Music Grade 3


Every student exiting the sixth grade will have the opportunity to learn and appreciate music. Through the sharing of musical experiences, each child forms a foundation that will help to develop relationships and tools that positively contribute to society.


Students in 3rd grade have music class twice in a six-day cycle for 35 minutes. They experience and learn about music, along with its elements, through various activities:

–       Singing

–       Playing of instruments

–       Music notation reading

–       Listening

–       Movement

The musical components that are covered throughout the year are:

  • Rhythm:  beginning with the discovery of pulse that lies within all music, students advance to the reading and playing of rhythm patterns.
  • Pitch:  pitch matching involves training the ear to hear various musical pitches and matching them with the voice.
  • Movement:  body movement is incorporated into the music lesson. Students begin with songs accompanied by sign language, progress to the use of larger body movements and then advance to involve the entire body in choreography.
  • Listening:  students continue to listen to and evaluate musical pieces composed in various styles and discuss the elements involved such as mood, tempo (speed of song), dynamics (loud/soft), identification of instruments, etc.
  • Instruments:  Third grade students continue to learn basic music concepts and skills through the recorder which they learn to play throughout the entire school year.
  • Repertoire:  Students continue to expand their Kamehameha Elementary repertoire by learning songs, both in English and Hawaiian.
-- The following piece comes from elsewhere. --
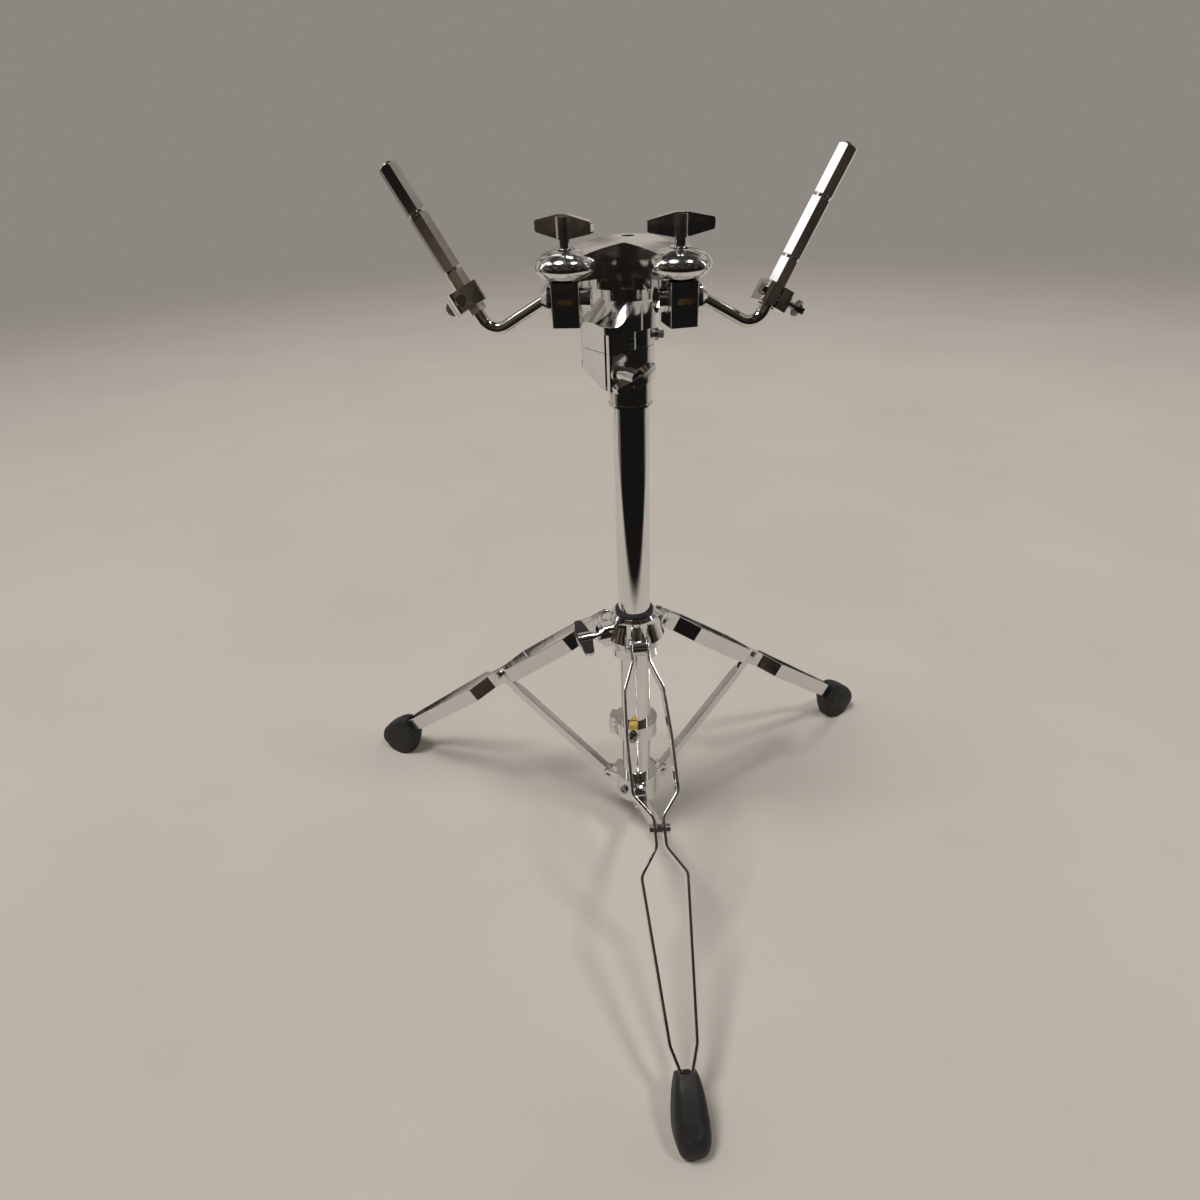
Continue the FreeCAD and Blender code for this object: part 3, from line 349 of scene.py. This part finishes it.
def lamp(name, toward, strength, spread, colour):
    """Even light from one direction; a wide spread in degrees gives soft shadows."""
    data = bpy.data.lights.new(name, "SUN")
    data.energy = strength
    data.angle = math.radians(spread)
    data.color = colour
    obj = bpy.data.objects.new(name, data)
    obj.rotation_euler = Vector(toward).to_track_quat("Z", "Y").to_euler()
    bpy.context.scene.collection.objects.link(obj)


def softbox(name, place, target, size, power):
    """White rectangular light at a place, aimed at a target; both are measured from the axis."""
    data = bpy.data.lights.new(name, "AREA")
    data.shape = "RECTANGLE"
    data.size, data.size_y = size
    data.energy = power
    data.color = WHITE
    obj = bpy.data.objects.new(name, data)
    bpy.context.scene.collection.objects.link(obj)
    obj.location = AXIS + Vector(place)
    aim = AXIS + Vector(target) - obj.location
    obj.rotation_euler = aim.to_track_quat("-Z", "Y").to_euler()


def photo_camera():
    """Camera at the viewing angle of the reference: from the front, above, and slightly left."""
    yaw, pitch, roll = (math.radians(a) for a in (CAMERA_YAW, CAMERA_PITCH, CAMERA_ROLL))
    forward = Vector((math.sin(yaw) * math.cos(pitch), math.cos(yaw) * math.cos(pitch),
                      -math.sin(pitch)))
    side = Vector((math.cos(yaw), -math.sin(yaw), 0.0))
    over = side.cross(forward)
    right = math.cos(roll) * side + math.sin(roll) * over
    up = -math.sin(roll) * side + math.cos(roll) * over
    data = bpy.data.cameras.new("camera")
    data.sensor_width = CAMERA_SENSOR
    data.lens = CAMERA_LENS
    data.clip_start = 0.01
    camera = bpy.data.objects.new("camera", data)
    bpy.context.scene.collection.objects.link(camera)
    turn = Matrix((right, up, -forward)).transposed()
    camera.matrix_world = Matrix.Translation(AXIS + Vector(CAMERA_PLACE)) @ turn.to_4x4()
    bpy.context.scene.camera = camera


studio_floor()
studio_world()
lamp("key", (-0.70, -0.35, 2.20), 1.45, 16.0, WARM_WHITE)
lamp("second", (0.75, -0.55, 1.90), 0.60, 9.0, WARM_WHITE)
softbox("side_left", (-0.99, 0.07, 1.80), (0.15, -0.04, 0.77), (0.62, 0.42), 1.0)
softbox("strip_left", (-1.9, 0.35, 1.35), (0.0, 0.0, 0.5), (0.12, 1.3), 1.6)
softbox("strip_right", (1.9, -0.1, 1.35), (0.0, 0.0, 0.5), (0.12, 1.3), 1.6)
photo_camera()
bpy.context.scene.view_settings.view_transform = "Standard"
Multicultural music and dance is a focus in grade 3. Chapel, holiday and special occasion songs are also taught to the students.
  • Music Terminology:  students learn musical vocabulary and their meanings such as pitch, high/low, ascending/descending, scale, melody, instrument names.
  • Performance:  students perform at various times throughout the year. They learn about stage presence, performance expectations, and audience etiquette.